• _The request_
In full and without alteration, give the listing again.

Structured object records
===
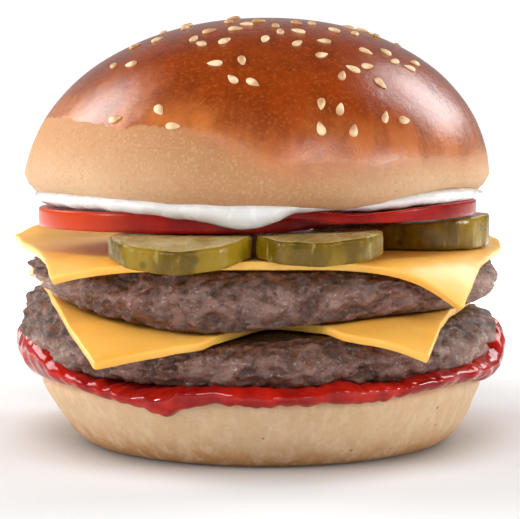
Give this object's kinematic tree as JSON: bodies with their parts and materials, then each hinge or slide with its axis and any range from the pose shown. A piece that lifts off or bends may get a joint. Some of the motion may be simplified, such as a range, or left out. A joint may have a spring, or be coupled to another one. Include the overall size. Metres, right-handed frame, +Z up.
{
  "type": "double burger",
  "caption": "Stacked burger: patties with cheese, ketchup, pickle and tomato slices and mayonnaise between a flat-based bun and a domed bun with sesame seeds.",
  "frame": {"origin": "middle of the bottom bun's flat base", "axes": "+Z up through the stack, -Y towards the front that the picture shows, +X to the right in the picture"},
  "size_m": [0.1126, 0.1065, 0.09],
  "materials": {
    "bread": "matte, soft, lightly wrinkled",
    "crust": "glossy egg glaze above, matte below, with pale seeds",
    "meat": "rough and moist",
    "cheese": "satin, waxy",
    "pickle": "wet",
    "tomato": "wet",
    "mayonnaise": "glossy",
    "ketchup": "glossy, wet"
  },
  "bodies": {
    "root": {"bottom_bun": "bread", "ketchup": "ketchup", "patty_lower": "meat", "cheese_lower": "cheese", "patty_upper": "meat", "cheese_upper": "cheese", "pickle_left": "pickle", "pickle_middle": "pickle", "pickle_right": "pickle", "pickle_back_right": "pickle", "pickle_back_left": "pickle", "tomato_left": "tomato", "tomato_right": "tomato", "tomato_back": "tomato", "mayonnaise": "mayonnaise", "top_bun": "crust"}
  },
  "joints": []
}
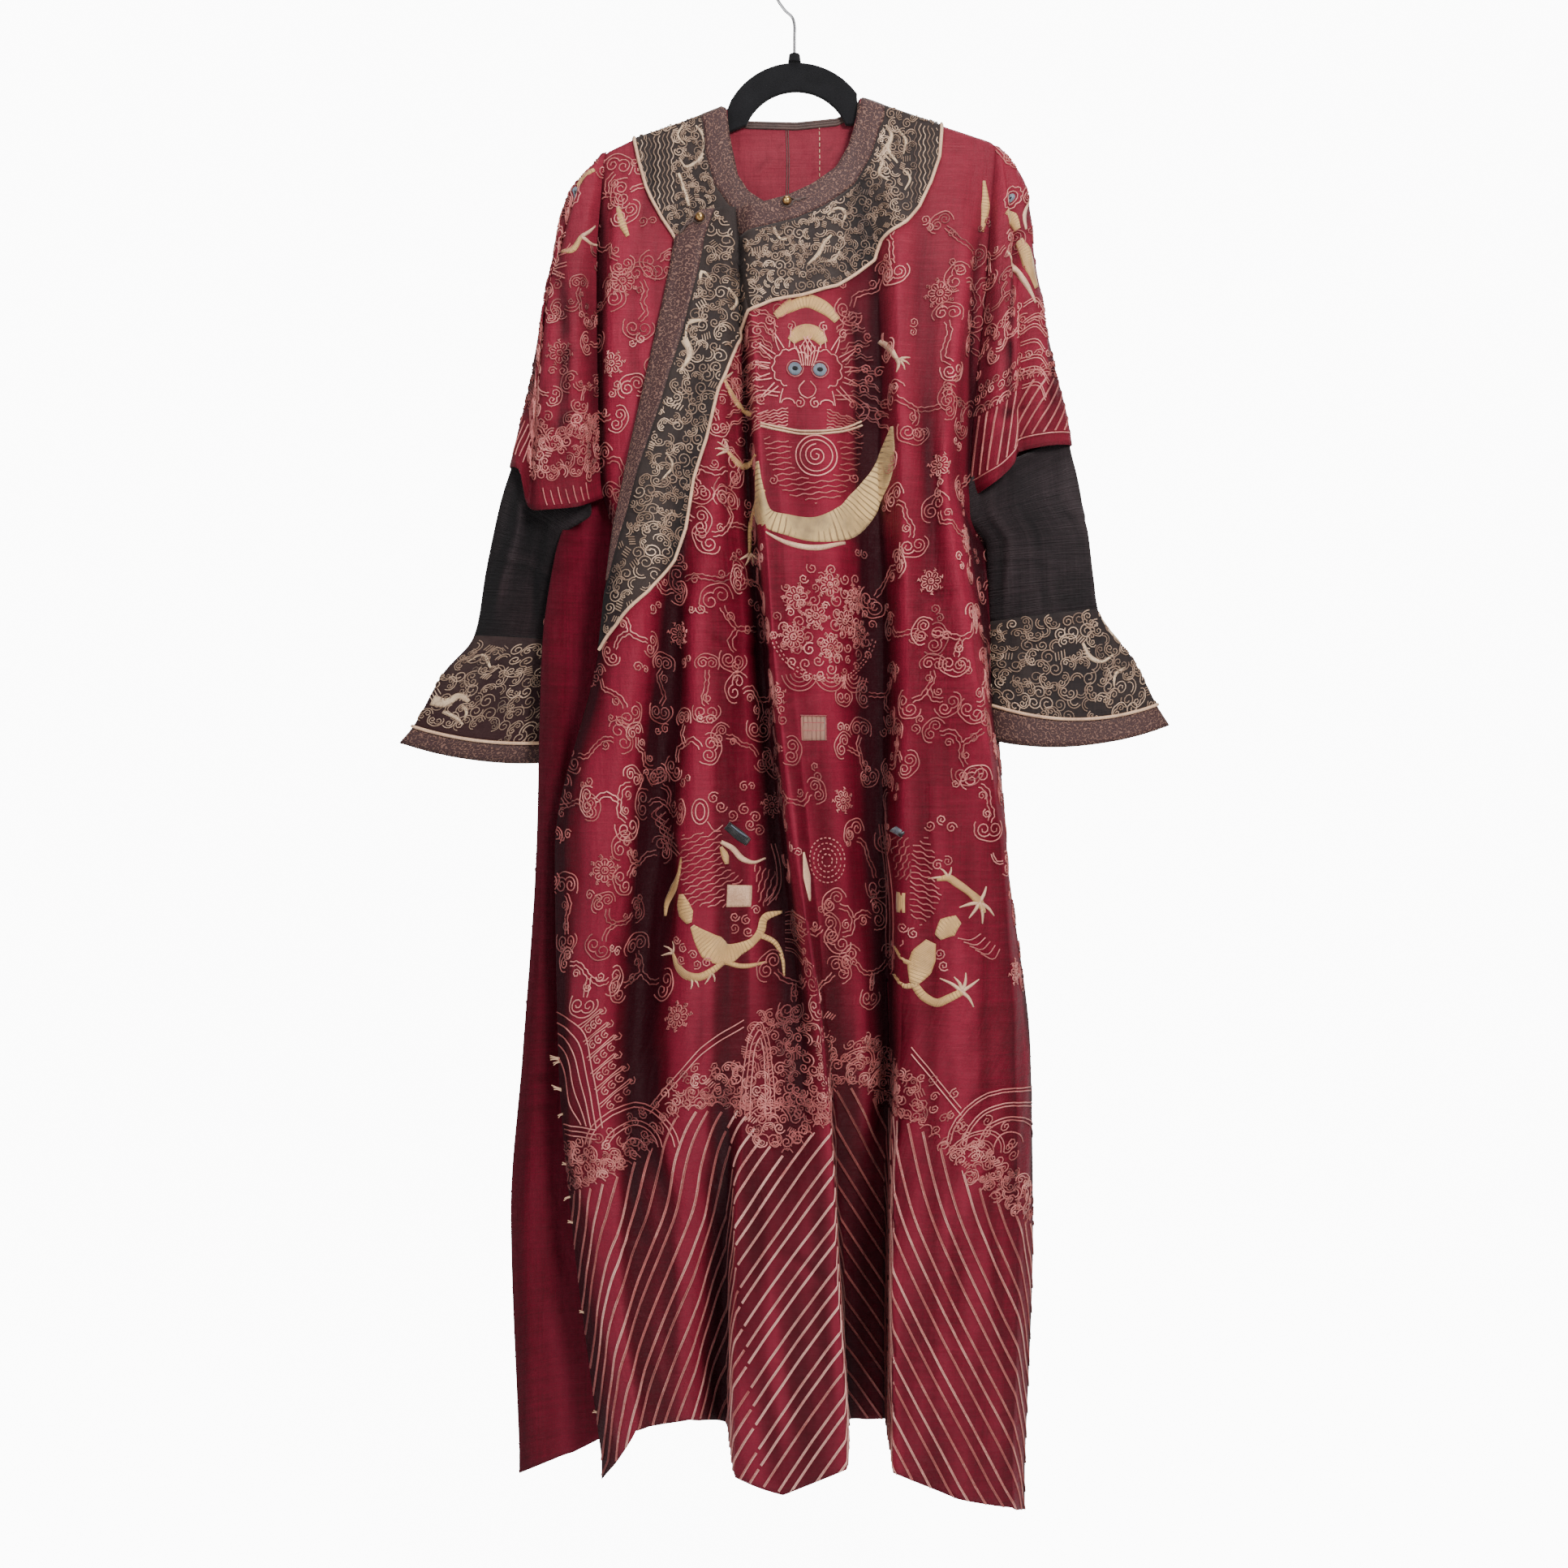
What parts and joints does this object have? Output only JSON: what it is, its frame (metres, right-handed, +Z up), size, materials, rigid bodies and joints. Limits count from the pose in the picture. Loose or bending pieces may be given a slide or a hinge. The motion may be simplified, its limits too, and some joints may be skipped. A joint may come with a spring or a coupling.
{
  "type": "chinese dragon robe on a hanger",
  "caption": "Full-length side-fastening silk robe with embroidered dragons, clouds and striped hem, flared cuffs and a dark collar, draped flat on a slim flocked hanger.",
  "frame": {"origin": "inside of the hanger hook's crown, where a wardrobe rail carries it", "axes": "+Z up, +X towards the wearer's left, -Y towards the front of the robe"},
  "size_m": [0.816, 0.1742, 1.6102],
  "materials": {
    "red_silk": "worn crimson silk with couched gold thread",
    "dark_cloth": "finely ribbed black silk",
    "collar_cloth": "black silk densely embroidered in gold",
    "brown_binding": "plain brown binding",
    "cream_piping": "twisted cream piping",
    "black_flock": "black flocking on a moulded core",
    "steel": "plated wire",
    "gilt": "worn gilt"
  },
  "bodies": {
    "root": {"back": "red_silk", "button_lapel": "gilt", "button_throat": "gilt", "collar_back": "collar_cloth", "collar_front": "collar_cloth", "collar_piping_back": "cream_piping", "collar_piping_front": "cream_piping", "collar_piping_under": "cream_piping", "collar_under": "collar_cloth", "cuff_binding_left": "brown_binding", "cuff_binding_right": "brown_binding", "cuff_left": "collar_cloth", "cuff_piping_left": "cream_piping", "cuff_piping_right": "cream_piping", "cuff_right": "collar_cloth", "hanger": "black_flock", "hanger_hook": "steel", "hanger_knob": "black_flock", "neck_band_back": "brown_binding", "neck_band_front": "brown_binding", "neck_band_under": "brown_binding", "outer_front": "red_silk", "overlap_band": "collar_cloth", "overlap_binding": "brown_binding", "overlap_piping": "cream_piping", "sleeve_extension_left": "dark_cloth", "sleeve_extension_right": "dark_cloth", "sleeve_left": "red_silk", "sleeve_right": "red_silk", "under_front": "red_silk"}
  },
  "joints": []
}
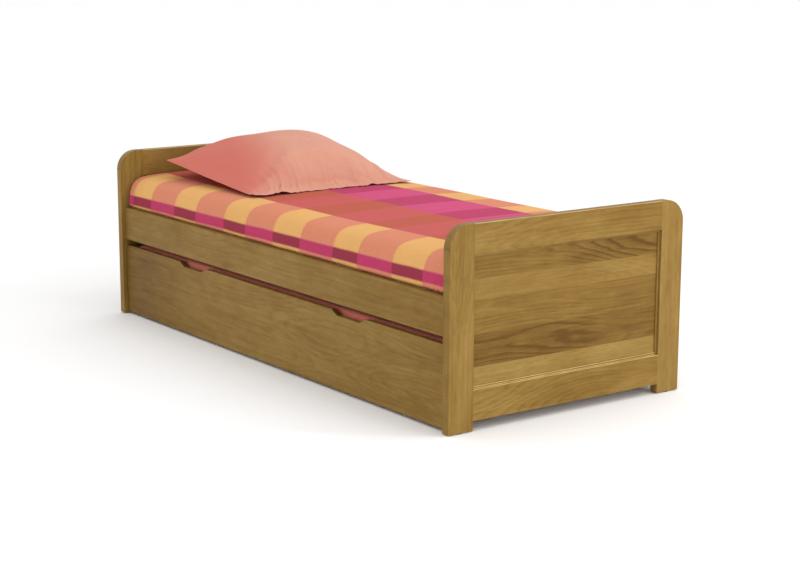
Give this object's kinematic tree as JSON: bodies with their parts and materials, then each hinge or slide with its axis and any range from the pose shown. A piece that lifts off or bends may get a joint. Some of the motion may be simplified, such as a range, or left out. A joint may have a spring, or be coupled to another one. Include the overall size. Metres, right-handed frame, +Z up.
===
• _Response to this exercise_
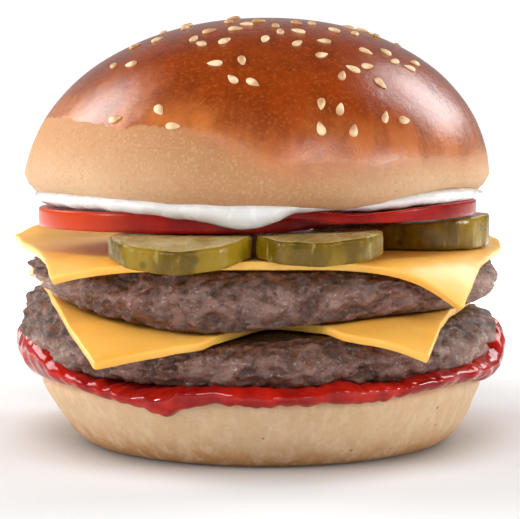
Give this object's kinematic tree as JSON: bodies with their parts and materials, then each hinge or slide with its axis and any range from the pose shown. A piece that lifts off or bends may get a joint. Some of the motion may be simplified, such as a range, or left out. A joint may have a spring, or be coupled to another one. Include the overall size. Metres, right-handed frame, +Z up.
{
  "type": "double burger",
  "caption": "Stacked burger: patties with cheese, ketchup, pickle and tomato slices and mayonnaise between a flat-based bun and a domed bun with sesame seeds.",
  "frame": {"origin": "middle of the bottom bun's flat base", "axes": "+Z up through the stack, -Y towards the front that the picture shows, +X to the right in the picture"},
  "size_m": [0.1126, 0.1065, 0.09],
  "materials": {
    "bread": "matte, soft, lightly wrinkled",
    "crust": "glossy egg glaze above, matte below, with pale seeds",
    "meat": "rough and moist",
    "cheese": "satin, waxy",
    "pickle": "wet",
    "tomato": "wet",
    "mayonnaise": "glossy",
    "ketchup": "glossy, wet"
  },
  "bodies": {
    "root": {"bottom_bun": "bread", "ketchup": "ketchup", "patty_lower": "meat", "cheese_lower": "cheese", "patty_upper": "meat", "cheese_upper": "cheese", "pickle_left": "pickle", "pickle_middle": "pickle", "pickle_right": "pickle", "pickle_back_right": "pickle", "pickle_back_left": "pickle", "tomato_left": "tomato", "tomato_right": "tomato", "tomato_back": "tomato", "mayonnaise": "mayonnaise", "top_bun": "crust"}
  },
  "joints": []
}
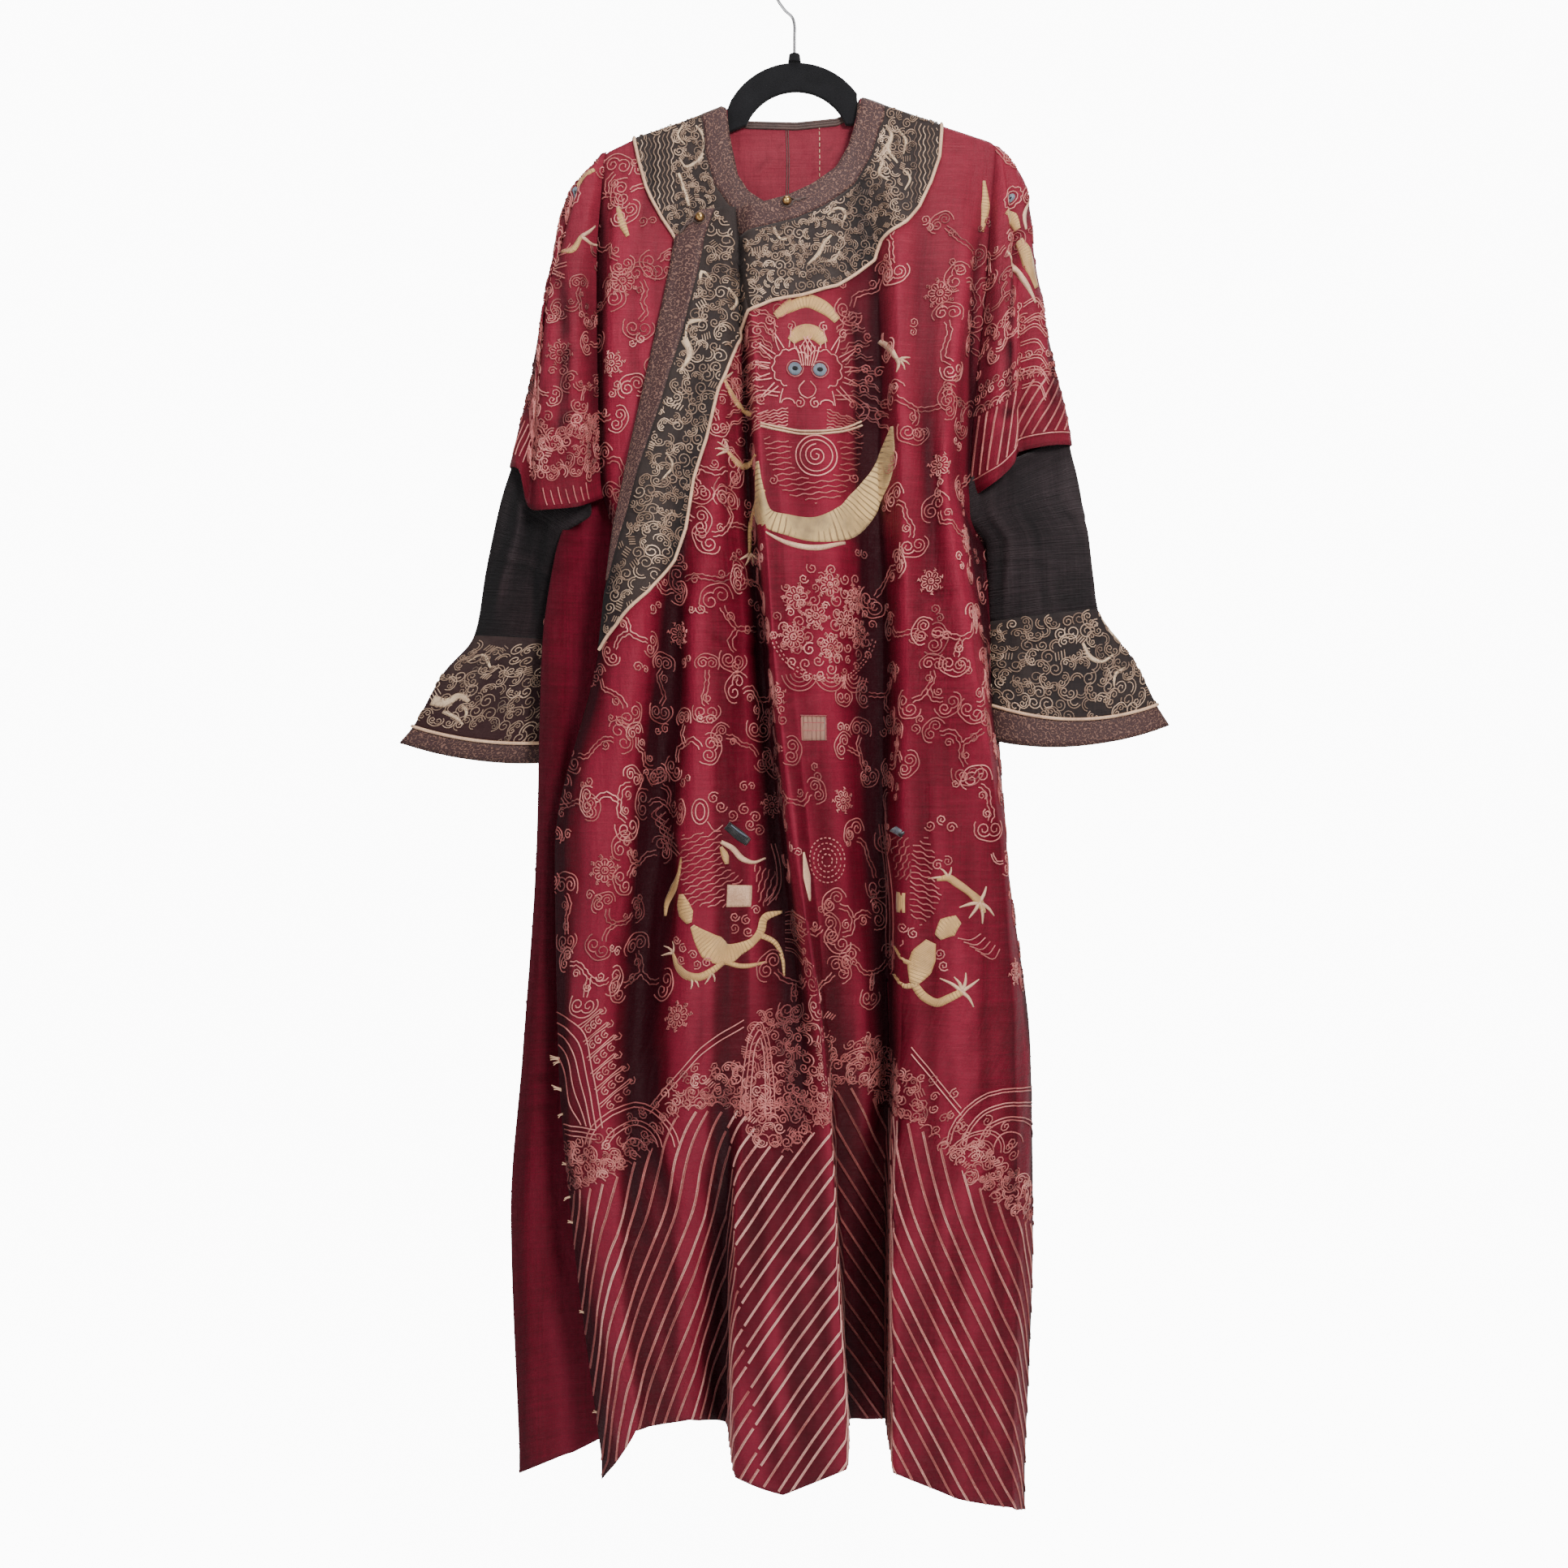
What parts and joints does this object have? Output only JSON: what it is, its frame (metres, right-handed, +Z up), size, materials, rigid bodies and joints. Limits count from the pose in the picture. Loose or bending pieces may be given a slide or a hinge. The motion may be simplified, its limits too, and some joints may be skipped. A joint may come with a spring or a coupling.
{
  "type": "chinese dragon robe on a hanger",
  "caption": "Full-length side-fastening silk robe with embroidered dragons, clouds and striped hem, flared cuffs and a dark collar, draped flat on a slim flocked hanger.",
  "frame": {"origin": "inside of the hanger hook's crown, where a wardrobe rail carries it", "axes": "+Z up, +X towards the wearer's left, -Y towards the front of the robe"},
  "size_m": [0.816, 0.1742, 1.6102],
  "materials": {
    "red_silk": "worn crimson silk with couched gold thread",
    "dark_cloth": "finely ribbed black silk",
    "collar_cloth": "black silk densely embroidered in gold",
    "brown_binding": "plain brown binding",
    "cream_piping": "twisted cream piping",
    "black_flock": "black flocking on a moulded core",
    "steel": "plated wire",
    "gilt": "worn gilt"
  },
  "bodies": {
    "root": {"back": "red_silk", "button_lapel": "gilt", "button_throat": "gilt", "collar_back": "collar_cloth", "collar_front": "collar_cloth", "collar_piping_back": "cream_piping", "collar_piping_front": "cream_piping", "collar_piping_under": "cream_piping", "collar_under": "collar_cloth", "cuff_binding_left": "brown_binding", "cuff_binding_right": "brown_binding", "cuff_left": "collar_cloth", "cuff_piping_left": "cream_piping", "cuff_piping_right": "cream_piping", "cuff_right": "collar_cloth", "hanger": "black_flock", "hanger_hook": "steel", "hanger_knob": "black_flock", "neck_band_back": "brown_binding", "neck_band_front": "brown_binding", "neck_band_under": "brown_binding", "outer_front": "red_silk", "overlap_band": "collar_cloth", "overlap_binding": "brown_binding", "overlap_piping": "cream_piping", "sleeve_extension_left": "dark_cloth", "sleeve_extension_right": "dark_cloth", "sleeve_left": "red_silk", "sleeve_right": "red_silk", "under_front": "red_silk"}
  },
  "joints": []
}
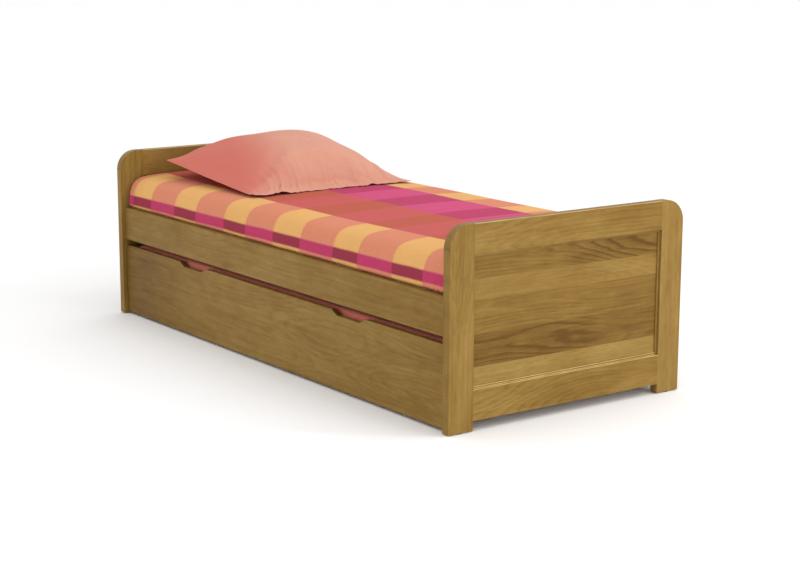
Give this object's kinematic tree as JSON: bodies with their parts and materials, then each hinge or slide with its axis and any range from the pose shown. A piece that lifts off or bends may get a joint. Some of the motion may be simplified, such as a range, or left out. A joint may have a spring, or be coupled to another one. Include the overall size. Metres, right-handed frame, +Z up.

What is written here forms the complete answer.